Fitzek: Corona-Pandemie war Real-Life-Thriller

VonC. Peters

26. September 2023

Berlin (KNA)Sein letztes Buch ist im Frühjahr erschienen, das nächste ist für Oktober angekündigt. Bestseller-Autor Sebastian Fitzek fasziniert seine Leserinnen und Leser mit Spannung, manchen sind seine Romane jedoch allzu blutig. Im Interview der Katholischen Nachrichten-Agentur (KNA) spricht er über die Corona-Zeit und die Rolle von Literatur in Krisenzeiten.

Herr Fitzek, True-Crime-Formate boomen, ebenso Fernsehkrimis und Ihre Thriller. Woher kommt diese Faszination?

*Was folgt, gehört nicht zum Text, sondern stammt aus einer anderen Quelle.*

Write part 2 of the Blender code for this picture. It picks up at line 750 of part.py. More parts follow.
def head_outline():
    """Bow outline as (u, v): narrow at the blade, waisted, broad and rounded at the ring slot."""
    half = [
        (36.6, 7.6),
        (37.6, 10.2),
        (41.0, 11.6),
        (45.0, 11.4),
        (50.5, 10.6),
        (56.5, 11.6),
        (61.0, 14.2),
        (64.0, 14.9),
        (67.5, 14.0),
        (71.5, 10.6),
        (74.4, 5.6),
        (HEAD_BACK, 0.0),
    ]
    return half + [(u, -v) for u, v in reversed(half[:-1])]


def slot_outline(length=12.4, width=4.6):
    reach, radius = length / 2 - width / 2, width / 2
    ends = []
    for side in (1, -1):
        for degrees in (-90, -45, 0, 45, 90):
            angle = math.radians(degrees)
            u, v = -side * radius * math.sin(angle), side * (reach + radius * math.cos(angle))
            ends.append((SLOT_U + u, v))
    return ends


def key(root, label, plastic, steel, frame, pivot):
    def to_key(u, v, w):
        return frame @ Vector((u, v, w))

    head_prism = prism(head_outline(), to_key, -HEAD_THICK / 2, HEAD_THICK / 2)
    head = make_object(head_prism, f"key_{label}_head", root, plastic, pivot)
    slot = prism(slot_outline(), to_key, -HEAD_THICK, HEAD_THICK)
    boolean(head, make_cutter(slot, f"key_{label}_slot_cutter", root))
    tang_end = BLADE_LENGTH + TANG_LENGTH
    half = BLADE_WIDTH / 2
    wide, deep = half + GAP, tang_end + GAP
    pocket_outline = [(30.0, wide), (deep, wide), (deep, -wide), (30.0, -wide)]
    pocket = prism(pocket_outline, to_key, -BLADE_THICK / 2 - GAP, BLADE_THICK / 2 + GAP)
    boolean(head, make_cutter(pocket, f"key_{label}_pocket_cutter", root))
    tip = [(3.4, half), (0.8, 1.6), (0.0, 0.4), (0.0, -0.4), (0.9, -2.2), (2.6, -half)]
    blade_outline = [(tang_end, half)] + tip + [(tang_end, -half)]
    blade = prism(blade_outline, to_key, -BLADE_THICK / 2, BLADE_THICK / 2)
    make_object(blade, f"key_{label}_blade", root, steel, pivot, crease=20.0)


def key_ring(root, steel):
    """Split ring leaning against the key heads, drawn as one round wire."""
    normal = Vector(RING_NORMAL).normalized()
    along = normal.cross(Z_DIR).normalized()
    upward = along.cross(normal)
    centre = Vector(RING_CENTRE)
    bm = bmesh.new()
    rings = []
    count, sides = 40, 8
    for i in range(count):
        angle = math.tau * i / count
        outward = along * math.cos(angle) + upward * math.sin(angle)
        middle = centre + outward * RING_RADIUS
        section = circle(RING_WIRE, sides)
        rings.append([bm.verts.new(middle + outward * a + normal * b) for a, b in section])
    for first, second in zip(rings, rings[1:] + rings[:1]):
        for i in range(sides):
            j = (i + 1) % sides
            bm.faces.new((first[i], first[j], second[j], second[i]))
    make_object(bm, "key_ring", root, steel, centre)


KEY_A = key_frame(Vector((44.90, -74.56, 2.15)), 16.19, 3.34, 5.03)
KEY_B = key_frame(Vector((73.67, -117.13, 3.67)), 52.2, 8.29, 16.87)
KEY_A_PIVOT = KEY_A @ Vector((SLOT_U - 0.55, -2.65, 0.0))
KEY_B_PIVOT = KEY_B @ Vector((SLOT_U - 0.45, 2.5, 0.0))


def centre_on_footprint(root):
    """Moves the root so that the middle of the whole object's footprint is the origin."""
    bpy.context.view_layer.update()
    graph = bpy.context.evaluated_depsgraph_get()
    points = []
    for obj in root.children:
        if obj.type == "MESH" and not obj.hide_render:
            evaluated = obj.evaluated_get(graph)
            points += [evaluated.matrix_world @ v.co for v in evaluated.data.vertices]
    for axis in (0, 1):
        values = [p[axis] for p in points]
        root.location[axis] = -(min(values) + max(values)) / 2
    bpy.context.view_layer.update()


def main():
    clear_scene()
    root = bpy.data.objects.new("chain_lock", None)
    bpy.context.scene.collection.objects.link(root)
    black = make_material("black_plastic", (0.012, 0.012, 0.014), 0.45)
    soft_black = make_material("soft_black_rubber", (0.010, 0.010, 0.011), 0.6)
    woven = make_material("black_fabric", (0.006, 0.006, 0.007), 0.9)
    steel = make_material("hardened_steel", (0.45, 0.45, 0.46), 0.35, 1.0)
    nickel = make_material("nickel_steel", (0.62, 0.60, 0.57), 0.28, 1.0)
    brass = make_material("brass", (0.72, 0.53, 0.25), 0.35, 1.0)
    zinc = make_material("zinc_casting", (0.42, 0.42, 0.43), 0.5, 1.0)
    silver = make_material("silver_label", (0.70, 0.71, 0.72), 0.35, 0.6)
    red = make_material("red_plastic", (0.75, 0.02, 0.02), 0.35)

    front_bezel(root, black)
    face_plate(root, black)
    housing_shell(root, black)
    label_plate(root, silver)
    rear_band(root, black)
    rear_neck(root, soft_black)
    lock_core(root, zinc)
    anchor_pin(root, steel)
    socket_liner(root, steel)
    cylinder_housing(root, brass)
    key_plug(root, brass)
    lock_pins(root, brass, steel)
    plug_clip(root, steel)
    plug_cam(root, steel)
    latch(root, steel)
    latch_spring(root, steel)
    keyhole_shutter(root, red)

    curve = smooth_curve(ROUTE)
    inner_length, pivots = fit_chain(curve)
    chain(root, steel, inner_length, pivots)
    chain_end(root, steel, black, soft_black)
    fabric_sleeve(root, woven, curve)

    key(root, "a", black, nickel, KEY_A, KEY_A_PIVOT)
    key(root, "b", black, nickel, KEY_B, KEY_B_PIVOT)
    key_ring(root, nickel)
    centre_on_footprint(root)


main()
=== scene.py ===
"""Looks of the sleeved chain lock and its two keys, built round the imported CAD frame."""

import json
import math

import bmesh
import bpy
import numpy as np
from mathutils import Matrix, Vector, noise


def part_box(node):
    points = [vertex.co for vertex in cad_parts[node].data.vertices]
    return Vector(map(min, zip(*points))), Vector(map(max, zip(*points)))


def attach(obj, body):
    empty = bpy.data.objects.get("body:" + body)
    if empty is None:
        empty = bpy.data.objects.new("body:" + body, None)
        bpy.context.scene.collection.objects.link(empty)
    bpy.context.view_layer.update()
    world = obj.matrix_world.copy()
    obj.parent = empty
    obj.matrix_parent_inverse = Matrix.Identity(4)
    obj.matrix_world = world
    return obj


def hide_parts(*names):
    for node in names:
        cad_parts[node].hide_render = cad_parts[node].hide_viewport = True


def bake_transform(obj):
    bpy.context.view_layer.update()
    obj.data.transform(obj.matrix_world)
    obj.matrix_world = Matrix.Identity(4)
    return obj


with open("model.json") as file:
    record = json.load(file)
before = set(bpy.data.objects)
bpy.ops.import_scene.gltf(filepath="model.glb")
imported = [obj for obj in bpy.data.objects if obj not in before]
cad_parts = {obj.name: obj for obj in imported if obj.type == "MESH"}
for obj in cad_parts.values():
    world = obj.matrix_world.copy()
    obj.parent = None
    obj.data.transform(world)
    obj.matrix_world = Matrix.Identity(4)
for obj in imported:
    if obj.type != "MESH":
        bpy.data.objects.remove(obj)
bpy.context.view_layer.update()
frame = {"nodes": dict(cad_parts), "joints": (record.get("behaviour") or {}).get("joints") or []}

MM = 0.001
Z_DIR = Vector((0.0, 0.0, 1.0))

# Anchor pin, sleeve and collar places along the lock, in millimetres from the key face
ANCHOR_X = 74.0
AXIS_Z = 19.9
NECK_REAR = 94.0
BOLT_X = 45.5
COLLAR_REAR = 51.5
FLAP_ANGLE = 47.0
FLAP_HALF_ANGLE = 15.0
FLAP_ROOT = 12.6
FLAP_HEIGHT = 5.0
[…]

Es ist nicht die Faszination am Blut oder am Horror. Jeder gute Thriller beschäftigt sich zu maximal zehn Prozent mit dem Tod – und zu neunzig Prozent mit dem Leben.

Die Realität ist leider schlimmer als das, was wir schreiben. Beispielsweise war die Corona-Pandemie ein Real-Life-Thriller – eine Bedrohung, die von heute auf morgen alle Menschen betraf, die nicht darauf trainiert waren, mit einem solchen Virus umzugehen. Corona hat uns mit unserer Sterblichkeit konfrontiert. Die Menschen haben sich plötzlich angesichts der Gefahr gefragt: Was will ich in diesem Leben erreichen, was ist wirklich wichtig, wie will ich meine endliche Zeit auf Erden nutzen?

Die Sinnfrage …

… die man sich in der modernen Welt lange nicht mehr stellen musste. In einer Welt, in der alles selbstverständlich ist: dass das Wasser aus dem Wasserhahn kommt, dass ich Freunde treffen, verreisen und Konzerte besuchen kann. Der Wegfall dieser Selbstverständlichkeit – das ist das Thriller-Moment. Und deshalb wiederum lesen wir Thriller: Auch sie führen uns zu der Frage, wofür es sich lohnt, sich gegen mögliche Gefahren zu verteidigen. Das sind essenzielle Fragen, die jeden beschäftigen.

Viele Autoren nutzen religiöse Motive in Krimis, etwa die sieben Todsünden. Auch für Sie eine Inspirationsquelle?

Ich bin da sehr vorsichtig; das ist für viele Menschen ein sensibles Thema, und mir liegt nichts ferner, als Klischees zu bedienen. Die Gefahr liegt nahe, in einem Psycho-Thriller zum Beispiel psychisch erkrankte Menschen als gefährliche Monster darzustellen – oder eben gläubige Menschen zu diffamieren. Allerdings ist die Frage nach dem Sinn natürlich auch eine Glaubensfrage. Daher könnte es sein, dass das Thema in meinem nächsten Buch eine größere Rolle spielen wird.

Ihre Romane sind spannend und mitunter humorvoll wie zuletzt „Elternabend“. Ist es auch Aufgabe von Literatur, komplexe Themen ins Bewusstsein zu bringen?

Ich tue mich schwer mit der Aussage, dass Literatur eine Aufgabe hätte. Ich freue mich, wenn Bücher Fragen aufwerfen. Umgekehrt ist das Schreiben für mich eine Form der Selbstreflexion – was mir oft eher im Nachhinein klar wird. Bei „Elternabend“ geht es beispielsweise auch darum, welche Maske wir alle im Alltag tragen, wie wir uns bemühen, uns von der besten Seite zu präsentieren. Es war kein bewusster Entschluss, das zum Thema zu machen, sondern es hat sich so entwickelt. Insofern lerne ich beim Schreiben auch immer etwas über mich selbst, aber in erster Linie schreibe ich Unterhaltungsromane.

Zum Abschluss eine persönliche Frage: Können Sie noch einen Spaziergang machen oder in den Supermarkt gehen, ohne dort Anregungen für den nächsten Krimi zu suchen?

Tatsächlich bin ich in Gedanken häufig so sehr mit dem gegenwärtigen Buch beschäftigt, dass ich in meiner eigenen Welt versinke. Meine Familie und Freunde haben sich inzwischen darauf eingestellt, dass ich in Unterhaltungen dann manchmal „weg“ bin, und sie wissen, dass das nicht unhöflich gemeint ist. Aber: Wenn Sie mich im Supermarkt antreffen und ich eine Nudelsorte anstarre, denke ich wahrscheinlich eher über ein Detail meines aktuellen Romans nach als dass ich in dieser Nudelsorte das nächste Tatwerkzeug entdecke.